HANNAH ARENDT

En 1951, Hannah Arendt escribió: "El sujeto ideal de un régimen totalitario no es el nazi convencido o el comunista comprometido, son las personas para quienes la distinción entre los hechos y la ficción, lo verdadero y lo falso ha dejado de existir".

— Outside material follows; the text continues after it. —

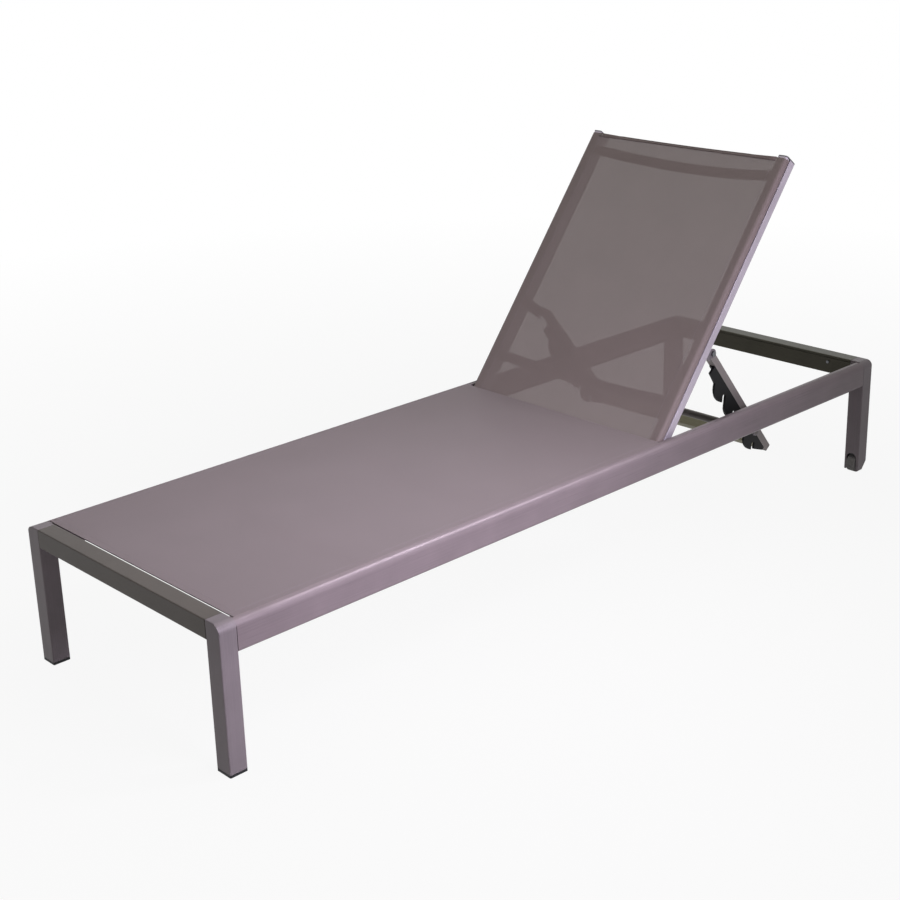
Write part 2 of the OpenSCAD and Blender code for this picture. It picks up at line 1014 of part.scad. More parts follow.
module back_bush() {
  in_back()
    difference() {
      union() {
        bar_y(back_in, back_rail_width + bush_flange, hinge_diameter + 2 * (bush_wall + running_fit));
        bar_y(back_half, bush_flange, bush_flange_diameter);
      }
      hole_y(back_in, back_rail_width + bush_flange, hinge_diameter + 2 * running_fit);
    }
}

module back_bush_left() {
  color("#1d1d1f") on_left() back_bush();
}

module back_bush_right() {
  color("#1d1d1f") back_bush();
}

// Plastic caps in both ends of the back rails, with plugs in the larger chamber.

module back_end_plug(start, run) {
  along_x(start, run)
    soft_square(back_in + wall + plug_fit, wall + plug_fit - back_front,
      back_rail_width - 2 * (wall + plug_fit), back_front - 2 * (wall + plug_fit), small_round);
}

module back_end_plate(start) {
  along_x(start, back_cap)
    rounded(back_in, -back_front, back_rail_width, back_rail_depth - cloth,
      rear_round, rear_round, back_round, rear_round);
}

module back_top_cap() {
  in_back()
    union() {
      back_end_plate(back_length - back_cap);
      back_end_plug(back_length - back_cap - cap_plug, cap_plug);
    }
}

module back_top_cap_left() {
  color("#857d92") on_left() back_top_cap();
}

module back_top_cap_right() {
  color("#857d92") back_top_cap();
}

module back_bottom_cap() {
  in_back()
    union() {
      back_end_plate(-back_tail);
      back_end_plug(back_cap - back_tail, low_cap_plug);
    }
}

module back_bottom_cap_left() {
  color("#1d1d1f") on_left() back_bottom_cap();
}

module back_bottom_cap_right() {
  color("#1d1d1f") back_bottom_cap();
}

// Oval tubes between the back rails, bowed away from the sling.

module back_spreader_low() {
  color("#77716c") in_back() translate([low_spreader_at, 0, 0]) bowed_spreader(back_in);
}

module back_spreader_high() {
  color("#77716c") in_back()
    translate([back_length - high_spreader_drop, 0, 0]) bowed_spreader(back_in);
}

// Back sling: cloth over the front, round the rails' edges and into the side slots.

module back_splines() {
  color("#3a3a3c") in_back() both_sides()
    translate([0, back_channel_y, back_channel_z])
      bar_x(back_cloth_start, back_cloth_end - back_cloth_start, spline_diameter);
}

module back_pocket() {
  difference() {
    union() {
      translate([back_channel_y, back_channel_z]) circle(d = spline_diameter + 2 * cloth);
      translate([back_channel_y, back_channel_z - cloth / 2]) square([back_channel_inset, cloth]);
      translate([back_half - cloth, back_channel_z - cloth / 2])
        square([cloth, back_face - back_round - back_channel_z + cloth / 2]);
      translate([back_in - overrun, back_face])
        square([back_rail_width - cloth - back_round + overrun, cloth]);
      translate([back_half - cloth - back_round, back_face - back_round])
        difference() {
          intersection() {
            circle(back_round + cloth);
            square(back_round + cloth);
          }
          circle(back_round);
        }
    }
    translate([back_channel_y, back_channel_z]) circle(d = spline_diameter);
  }
}

// the cloth between the rails, with a narrower tongue that runs down behind the seat's hem
module back_web() {
  difference() {
    along_x(-sling_tongue, back_cloth_end + sling_tongue) sagging_band(back_in, back_front, back_sag);
    both_sides()
      translate([-sling_tongue - overrun, back_in - tongue_inset, 0])
        cube([sling_tongue + overrun + back_cloth_start, tongue_inset + overrun, back_rail_depth]);
  }
}

module back_sling() {
  color("#7a7270") in_back()
    union() {
      back_web();
      both_sides() along_x(back_cloth_start, back_cloth_end - back_cloth_start) back_pocket();
    }
}

// Brackets that hang the prop behind the back rails.

module prop_bracket() {
  in_back()
    difference() {
      along_y(back_in - bracket_thickness, bracket_thickness)
        union() {
          translate([bracket_start, -pivot_behind]) square([bracket_width, pivot_behind + bracket_top]);
          translate([pivot_along, -pivot_behind]) circle(bracket_radius);
        }
      translate([pivot_along, 0, -pivot_behind])
        hole_y(back_in - bracket_thickness, bracket_thickness, pivot_diameter);
      bracket_rivet_holes(back_in - bracket_thickness, bracket_thickness);
    }
}

module prop_bracket_left() {
  color("#6f6a72") on_left() prop_bracket();
}

module prop_bracket_right() {
  color("#6f6a72") prop_bracket();
}

module bracket_rivet() {
  union() {
    bar_y(back_in - bracket_thickness, bracket_thickness + wall, rivet_diameter);
    bar_y(back_in - bracket_thickness - rivet_head_height, rivet_head_height, rivet_head);
  }
}

module bracket_rivets() {
  color("#b8b8b8") in_back() both_sides()
    for (share = bracket_rivet_shares)
      translate([bracket_start + bracket_width / 2, 0, share * back_rail_depth]) bracket_rivet();
}

// Pivot bolts, fixed in the brackets, with the arms turning on them.

module pivot_bolts() {
  color("#a8a8a8") in_prop() both_sides()
    union() {
      bar_y(arm_in - bolt_end, back_in - arm_in + bolt_end, pivot_diameter);
      bar_y(back_in, pivot_head_height, nut_diameter);
    }
}

module pivot_nuts() {
  color("#a8a8a8") in_prop() both_sides()
    difference() {
      bar_y(arm_in - side_gap - nut_height, nut_height, nut_diameter);
      hole_y(arm_in - side_gap - nut_height, nut_height, pivot_diameter);
    }
}

// Prop arms: square tubes with a turning bore at the top and a square cut at the bottom.

module prop_arm() {
  in_prop()
    difference() {
      union() {
        translate([0, arm_in, -arm_half]) cube([arm_reach - arm_cap, arm_size, arm_size]);
        bar_y(arm_in, arm_size, arm_size);
      }
      translate([arm_half, arm_in + wall, wall - arm_half])
        cube([arm_reach, arm_size - 2 * wall, arm_size - 2 * wall]);
      hole_y(arm_in, arm_size, pivot_diameter + 2 * running_fit);
    }
}

module prop_arm_left() {
  color("#6a656b") on_left() prop_arm();
}

module prop_arm_right() {
  color("#6a656b") prop_arm();
}

module prop_arm_caps() {
  plug = arm_size - 2 * (wall + plug_fit);
  color("#1d1d1f") in_prop() both_sides()
    union() {
      translate([arm_reach - arm_cap, arm_in, -arm_half]) cube([arm_cap, arm_size, arm_size]);
      translate([arm_reach - arm_cap - arm_cap_plug, arm_in + wall + plug_fit, -plug / 2])
        cube([arm_cap_plug, plug, plug]);
    }
}

// Prop crossbar, welded between the arms' lower ends.

module prop_crossbar() {
  color("#8a8676") in_prop()
    difference() {
      along_y(-arm_in, 2 * arm_in)
        rounded(prop_bar_at, -arm_half, prop_bar_depth, prop_bar_width,
          small_round, small_round, prop_bar_round, prop_bar_round);
      translate([prop_bar_at + wall, -arm_in - overrun, wall - arm_half])
        cube([prop_bar_depth - 2 * wall, 2 * (arm_in + overrun), prop_bar_width - 2 * wall]);
    }
}

// Racks: a foot strip on the arm and a plate with four hooked notches.

function notch_at(i) = first_notch + i * notch_pitch;

module rack_plate() {
  teeth = [for (i = [0 : notch_count - 1], tooth = tooth_shares)
    [notch_at(i) + tooth[0] * notch_pitch, -notch_offset - tooth[1] * notch_pitch]];
  difference() {
    polygon(concat(
      [[rack_end, -arm_half], [rack_start, -arm_half], [rack_start, -rack_lead_height]],
      teeth,
      [[rack_end, -rack_end_height]]
    ));
    for (i = [0 : notch_count - 1])
      translate([notch_at(i), -notch_offset])
        union() {
          circle(d = notch_width);
          rotate(-slot_angle) translate([0, -catch_diameter / 2]) square([slot_run, catch_diameter]);
        }
  }
}

module rack() {
  in_prop()
    union() {
      along_y(arm_out - rack_thickness, rack_thickness) rack_plate();
      translate([rack_start + rack_base_spare, arm_in + rack_base_inset, -arm_half - rack_base])
        cube([rack_end - rack_start - 2 * rack_base_spare,
          arm_size - rack_base_inset - rack_thickness + rack_base_spare, rack_base]);
    }
}

module rack_left() {
  color("#161618") on_left() rack();
}

module rack_right() {
  color("#161618") rack();
}

// Middle length of the catch bar, in the third notch of both racks, with a sleeve between them.

module catch_bar() {
  color("#6f6a66") translate([catch_x, 0, catch_z])
    union() {
      bar_y(-catch_split, 2 * catch_split, catch_diameter);
      bar_y(-sleeve_half, 2 * sleeve_half, sleeve_diameter);
    }
}
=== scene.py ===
import math

import bmesh
import bpy
from mathutils import Matrix, Vector


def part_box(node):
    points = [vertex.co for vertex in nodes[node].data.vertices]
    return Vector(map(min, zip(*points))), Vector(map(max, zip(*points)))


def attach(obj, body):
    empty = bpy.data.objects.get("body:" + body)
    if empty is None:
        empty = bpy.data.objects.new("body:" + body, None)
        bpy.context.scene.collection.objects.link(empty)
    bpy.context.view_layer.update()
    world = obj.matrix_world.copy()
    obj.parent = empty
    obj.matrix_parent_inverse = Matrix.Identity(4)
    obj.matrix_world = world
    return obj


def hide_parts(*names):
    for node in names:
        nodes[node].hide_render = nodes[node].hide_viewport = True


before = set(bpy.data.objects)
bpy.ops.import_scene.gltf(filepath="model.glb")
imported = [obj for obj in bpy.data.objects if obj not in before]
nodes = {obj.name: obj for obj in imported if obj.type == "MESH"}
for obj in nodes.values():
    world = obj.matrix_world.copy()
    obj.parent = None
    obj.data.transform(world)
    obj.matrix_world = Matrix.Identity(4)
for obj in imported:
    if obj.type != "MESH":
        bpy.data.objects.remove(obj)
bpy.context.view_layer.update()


# Camera. It stands at the foot end on the lying person's left, a little above the lounger,
# and looks down the length of it as the photograph does.
camera_at = Vector((-2.3492, -2.3501, 1.5137))
yaw, down, roll = math.radians(46.651), math.radians(19.505), math.radians(-1.488)
picture, focal_length, sensor = 900, 1585.19, 36  # pixels, pixels, mm
principal_x, principal_y = 458.06, 415.91
camera_data = bpy.data.cameras.new("camera")
camera = bpy.data.objects.new("camera", camera_data)
bpy.context.collection.objects.link(camera)
ahead = Vector((math.cos(yaw) * math.cos(down), math.sin(yaw) * math.cos(down), -math.sin(down)))
level_right = Vector((math.sin(yaw), -math.cos(yaw), 0))
level_up = level_right.cross(ahead)
right = math.cos(roll) * level_right + math.sin(roll) * level_up
up = -math.sin(roll) * level_right + math.cos(roll) * level_up
turn = Matrix((right, up, -ahead)).transposed()
camera.matrix_world = Matrix.Translation(camera_at) @ turn.to_4x4()
camera_data.sensor_width = sensor
camera_data.lens = focal_length / picture * sensor
camera_data.shift_x = (picture / 2 - principal_x) / picture
camera_data.shift_y = (principal_y - picture / 2) / picture
camera_data.clip_start, camera_data.clip_end = 0.05, 60
bpy.context.scene.camera = camera
bpy.context.scene.view_settings.view_transform = "Standard"


# Floor, backdrop and lamps. A pale seamless floor under broad soft lamps, as in a catalogue
# studio. The camera and the metal see it nearly white, and it keeps the lounger's soft shadow.
def linear(colour):
    """An sRGB hex colour as linear red, green, blue and 1."""
    parts = [int(colour[i:i + 2], 16) / 255 for i in (0, 2, 4)]
    return [c / 12.92 if c <= 0.04045 else ((c + 0.055) / 1.055) ** 2.4 for c in parts] + [1]


def add(tree, kind, inputs=(), **settings):
    """Adds a node.

    inputs pairs a socket's name or number with a value or with what is linked to it."""
    node = tree.nodes.new(kind)
    for name, value in settings.items():
        setattr(node, name, value)
    for name, value in inputs:
        if isinstance(value, bpy.types.NodeSocket):
            tree.links.new(value, node.inputs[name])
        else:
            node.inputs[name].default_value = value
    return node


def sees_white(tree):
    """1 for the camera's rays, for reflections and for what is seen through glass, else 0."""
    path = add(tree, "ShaderNodeLightPath").outputs
    seen = add(tree, "ShaderNodeMath", [(0, path["Is Camera Ray"]), (1, path["Is Glossy Ray"])],
               operation="ADD")
    seen = add(tree, "ShaderNodeMath", [(0, seen.outputs[0]), (1, path["Is Transmission Ray"])],
               operation="ADD", use_clamp=True)
    return seen.outputs[0]


def new_material(name):
    """An empty material and its node tree."""
    made = bpy.data.materials.new(name)
    made.use_nodes = True
    made.node_tree.nodes.clear()
    return made, made.node_tree


half_floor = 60
floor_mesh = bpy.data.meshes.new("floor")
bm = bmesh.new()
bmesh.ops.create_grid(bm, x_segments=1, y_segments=1, size=half_floor)
bm.to_mesh(floor_mesh)
bm.free()
floor = bpy.data.objects.new("floor", floor_mesh)
bpy.context.collection.objects.link(floor)
floor_paint, tree = new_material("matt_white_studio_floor")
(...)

lunes, 29 de abril de 2013

El hombre de bien

Por Montserrat, Marcelo/Revista Criterio.-  El papa Francisco retoma el reto de san Agustín: más allá de la palabra humana, toda verdad auténtica se funda en Cristo. La cámara de televisión resbala una y otra vez, con una retórica de la reiteración, sobre los vigorosos atletas neopaganos diseñados por el genio de Miguel Ángel para gloria de Julio II, el Papa italianísimo y antiborgiano con la espada en mano por el honor de la Iglesia, ante el escándalo de Erasmo y el desconcierto de Maquiavelo. Pero ahora, allí abajo, hay un hombre sencillo vestido de blanco que no predica la guerra sino la paz, que no teme ser viejo porque en una época ahita de información inútil apela a la sabiduría existencial y a la vida interior.
Ese hombre quiere llamarse Francisco, como el gran depurador eclesial y padre de los pobres, y que hasta hace poco viajaba en colectivo y en subte por Buenos Aires. Un taxista exultante me acaba de decir: “Yo no entiendo de todo esto, pero estoy seguro de que es un hombre de bien”. Hacía mucho que no escuchaba esta expresión tan nuestra y pensé: Vox populi, vox Dei.
La memoria viró entonces hacia una conversación mantenida hace años con Graciela Carta de Capanna, en su casa de José C. Paz. Ambos nos preguntábamos dónde estaban los grandes teólogos de nuestra juventud: Rahner, Congar, De Lubac, Von Balthasar, Guardini. Ahora sé, Graciela, donde están: fundando cada palabra, cada concepto del papa Francisco, y hasta veo el rastro del homo viator, el hombre itinerante de Gabriel Marcel. Como soy viejo como el Papa, comparto con él cierta lumbalgia y para colmo soy historiador, y me voy a permitir cierto rodeo antes del final. Hace muchos siglos, dieciséis, un hombre nacido en un pueblo de lo que hoy es Argelia, fue hecho obispo de Hippo Regius, Hipona, apenas superados los cuarenta años. Su juventud había sido turbulenta, en una época en la que el Imperio Romano se desmoronaba. Se llamaba Agustín y no tenía rival alguno en la glosa de Virgilio o Cicerón. Su maestro Ambrosio de Milán había detectado su genio impar, su capacidad de síntesis de la antigüedad clásica y el cristianismo. Todavía hoy tiembla el corazón cuando se leen sus Confesiones, el primer libro moderno, como decía Ortega, y en 1929 una muchacha judía de 24 años, Hannah Arendt, escribió su tesis doctoral sobre el concepto de amor en san Agustín, dirigida por Karl Jaspers. ¿Por qué he evocado a Agustín? Porque él, al asumir su obispado se dirigió fraternalmente a sus fieles de este modo: “Pero la tentación que viene del gobierno de las almas, la tentación del peligro que va unido a la dirección de una iglesia, os afecta de un modo particular. ¿Y podríais ser vosotros indiferentes a este peligro cuando la barca amenaza hundirse? Os digo esto por miedo a que, bajo pretexto de que esta tentación nos afecte especialmente, no por ello os inquietéis menos, ni flaqueéis en vuestras oraciones por nosotros cuando debéis con más motivo continuarlas… pues qué, hermanos míos, ¿acaso porque no sois vosotros los que manejáis el timón, no por eso dejáis de ser pasajeros en la misma barca?” Me parece que el papa Francisco recoge el reto del santo obispo Agustín. Él también ha sido maestro de la retórica y la psicología, pero sabe que más allá de la palabra humana toda verdad auténtica se funda en Cristo, en el infinito fulgor del Verbo, que fue antes y será después.